Brandeis’ solution (in Massachusetts at least) to these abuses was create a state wide system where the poor could buy insurance from local banks. Of course, key to the plan’s implementation was getting the idea passed by the state legislature. Naturally, insurance companies did not like the idea of a rival system and spent vast sums of money trying to defeat the measure.  In their hysteria, they accused Brandeis of being a socialist (sound familiar?) which is ironic because one of Brandeis’ hopes was that the competition from the new system would force the companies to offer fairer and more inexpensive policies — which is exactly what happened.

There is another interesting parallel in this story and one that politicians pushing for heath insurance reform could learn from. Once Brandeis came up with the idea, he did not immediately start trying to get the idea passed by the legislature. Instead he started a pr campaign to get the public enthused about the idea, and then had them start lobbying the politicians. It’s worth quoting the book directly:

“Even if [Brandeis] could have secured passage of the bill immediately, it would not, he believed, be the right way to do it. It was more important to get the education of  ‘those persons who are now savings bank trustees and the wage earners as to the inequity of the present system and the necessity of developing insurance on savings banks lines, than it is to get the necessary legislation. If we should get the tomorrow the necessary legislation, without having achieved that process of education, we could not make a practical working success of the plan.’ “

In other words, he came up with the plan first, marshaled his support and then brought it all down on the politicians. If only Team Obama would have taken a play from the Brandeis playbook.

BTW, the Savings Bank Life Insurance in Massachusetts is still going strong. They recently celebrated their 100th anniversary by producing the documentary on Brandeis that I have blogged about earlier.


Just a reminder that Mel Urofsky’s new biography Louis D. Brandeis: A Life is released today.  The New York Times ran a favorable review of it this last Sunday.

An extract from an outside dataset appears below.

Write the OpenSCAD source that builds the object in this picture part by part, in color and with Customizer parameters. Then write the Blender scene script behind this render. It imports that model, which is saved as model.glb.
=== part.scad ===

According to the Legal Times blog, Brandeis will soon be joining the august company of Abraham Lincoln, Edgar Allen Poe, Richard Wright, Gary Cooper, Elvis Presley and Bart Simpson. Yes, that’s right: he is getting his own postage stamp. Actually the USPS is releasing stamps for 4 justices at once: Brandeis himself, Brandeis’ protege Felix Frankfurter (who the USPS describes as “enigmatic and controversial”), Joseph Story and William J. Brennan, Jr.  There will be an dedication ceremony at the Supreme Court on September 22, and the stamps will presumably be available shortly thereafter.

I really like the look of the stamp. They took the photo that Warhol based his Brandeis portrait on and pasted on top of a tasteful background. It’s certainly much better looking than the old style faux-engraving style that was so prevalent on stamps a couple decades ago.

Picture of Supreme Court justice stamps.

Picture of Supreme Court justice stamps.

The USPS site gives this mini-biography of Brandeis:

Louis D. Brandeis was the associate justice most responsible for helping the Supreme Court shape the tools it needed to interpret the Constitution in light of the sociological and economic conditions of the 20th century. “If we would guide by the light of reason,” he once exhorted his colleagues, “we must let our minds be bold.” A progressive and champion of reform, Brandeis devoted his life to social justice. He defended the right of every citizen to speak freely, and his groundbreaking conception of the right to privacy continues to impact legal thought today.”

You can read the other biographies as well as see the other stamps released this year by going here.


More sping cleaning, more rarities:

While going through our collection of uncataloged antiques, I found 4 previously unknown (at least to the current staff) books owned John Marshall Harlan. Here’s a screenshot of the title page of one of them:

John Marshall Harlan's opy of the Law of Infancy

John Marshall Harlan's opy of the Law of Infancy

(I love the subject matter of some of these 19th century treatises.  In addition to the Law of Infancy, I’ve also found the Law of  Telegraphs and the Law of Master and Servant. I’m still waiting to stumble on the Law of Street Cars.)

This particular book is in horrible shape. It has no front cover, the back cover is barely hanging on, the spine is broken in a number of places, and the paper is too brittle to rebind. The book is nearly unusable, but since it’s signed by Harlan, we need to preserve what’s left. It’s now more of a relic than a book.

Also, earlier I had posted about an article Kurt Metzmeier and I had wrote about the books owned by Harlan’s father, James Harlan. There was a long itemized list of the books, most of which ended up in his son’s hands. We were thrilled when we found one of those books in our collection (Paley’s Treatise on the Law of Principal and Agent.) Now I have found 3 volumes out of a 4 volume set owned by James Harlan: Elliott’s Debates in the Several State Convention on the Federal Constitution. The only catch is that this book wasn’t on the itemized list after his death. Did he give away before his death? Or did his sons neglect to list it for other reasons? And if that’s the case, then how many other James Harlan books are floating around out there?